Afghanistan presents to the world a convincing picture of international crisis and human woe. Foreign forces will cease military operations no later than 2014 and possibly sooner. In all likelihood, analysts agree, the Taliban insurgency will not have ended and significant steps toward stability will not have been taken. Will the nation survive?
In early May, a leader seen as “an inspiration” in the effort to persuade the Taliban to lay down their weapons and join a peaceful Afghanistan was gunned down. In rural districts, young girls cherishing only the modest hope of an education have had acid thrown in their faces.
It is precisely the sort of place that, throughout history, has made humanity doubt the existence or administration of a loving God. But in my three trips to Afghanistan for the Monitor, I never once saw it this way, and I am convinced that Jesus would not have, either.
On the night before he was to suffer violence of the most malicious sort – a violence specifically calculated to quench the light he had brought into the world – Jesus made this remarkable statement: “Peace I leave with you, my peace I give unto you: not as the world giveth, give I unto you. Let not your heart be troubled, neither let it be afraid” (John 14:27).
By material reckoning, the Pharisees who opposed his mission accomplished their goal the next day. Jesus died and was entombed. But history is witness that the Spirit that Jesus said animated him won the real victory. The peace that he gave to human hearts knew no defeat – it could not be entombed – because its awesome spiritual power was forever above and apart from the limited reckoning of the carnal mind. This power raised Jesus from the dead and imparted to his disciples the Holy Ghost – that Spirit-born conviction that the risen Christ is more powerful than all, because it is evidence of God’s omnipotent love for each of us.

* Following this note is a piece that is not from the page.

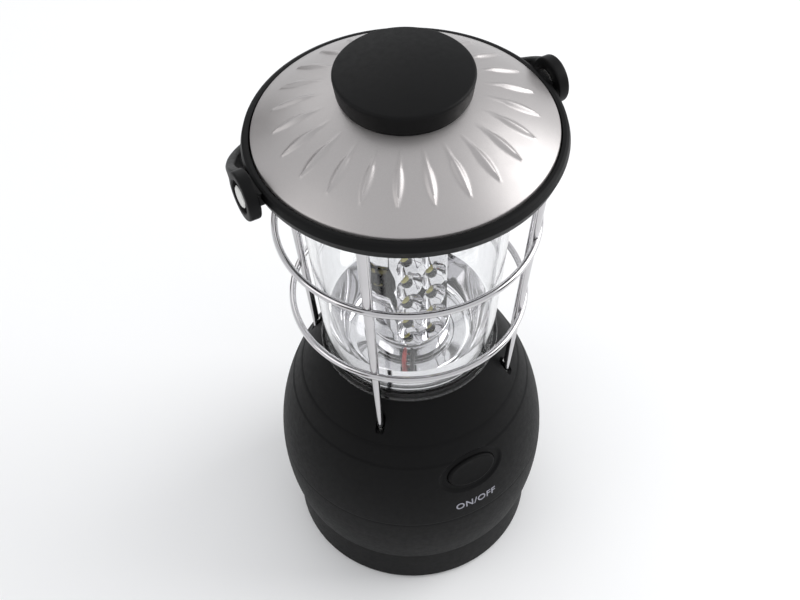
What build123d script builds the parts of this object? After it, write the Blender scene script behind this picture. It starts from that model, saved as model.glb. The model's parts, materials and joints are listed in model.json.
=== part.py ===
"""Battery camping lantern with a wire guard, a domed roof and a folding carrying bail.

Millimetres, +Z up.  The origin is the centre of the ring that the lantern stands on.  X is the
axis of the carrying handle and -Y is the front, where the push button is.
"""
from build123d import *
from math import asin, cos, degrees, hypot, radians, sin, sqrt
import os

# ---- overall sizes ------------------------------------------------------------------------
bulge_r = 63.4            # widest radius of the base housing
bulge_z = 54.0            # height of the widest place
bulge_curve_r = 120.0     # radius of the arc that the housing's side follows
seam_z = 25.7             # joint between the battery cover and the housing
deck_z = 127.5            # top of the housing, where the lens stands
cage_h = 112.5            # height from the housing's deck to the underside of the rim
wall = 2.6                # wall of the moulded housing and cover

# ---- rim, roof and knob -------------------------------------------------------------------
rim_w = 3.8               # rim outside the roof's edge
rim_floor_t = 3.0
rim_h = 7.4
roof_r = 56.0
roof_curve_r = 95.7
roof_rise = 8.0           # height of the roof's edge above the rim's underside
roof_skirt_h = 5.0
roof_wall = 1.8
roof_gap = 0.6            # shadow gap between the roof and the rim
roof_boss_in = 7.0        # screw bosses inside the roof's edge
roof_boss_r = 3.4
knob_r = 25.3
knob_foot_r = 23.4
knob_h = 9.0              # height of the knob's side
knob_crown = 2.4          # how far the knob's top is domed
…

The peace that the Christ gave – that “passeth all understanding” (Philippians 4:7) – has always been apart from and incomprehensible to the world of bullets and suicide bombs. And it remains in operation, even in Afghanistan.
In Kandahar, I met 9-year-old Nazeka. Her mother was dead. Her father had been taken from their home one night by people she did not know and for reasons she could not comprehend. Later she found him murdered. And yet the reason I can never forget Nazeka was her smile – how she ran among the earthen houses of her neighborhood with her friends, radiant with the undimmed joy of childhood.
In Laghman, I met a council of village elders who set up community watches to defend their girls’ school after it had been burned to the ground by those intent on hindering Afghan progress – a statement of defiance against unjust social customs, and a loving affirmation of value of their own daughters. Their honest conviction even persuaded one local Taliban commander to send his own girls to school.
Afghanistan and its people are not – can never be – lost. Their peace cannot be negotiated or imposed, and the world cannot take it away.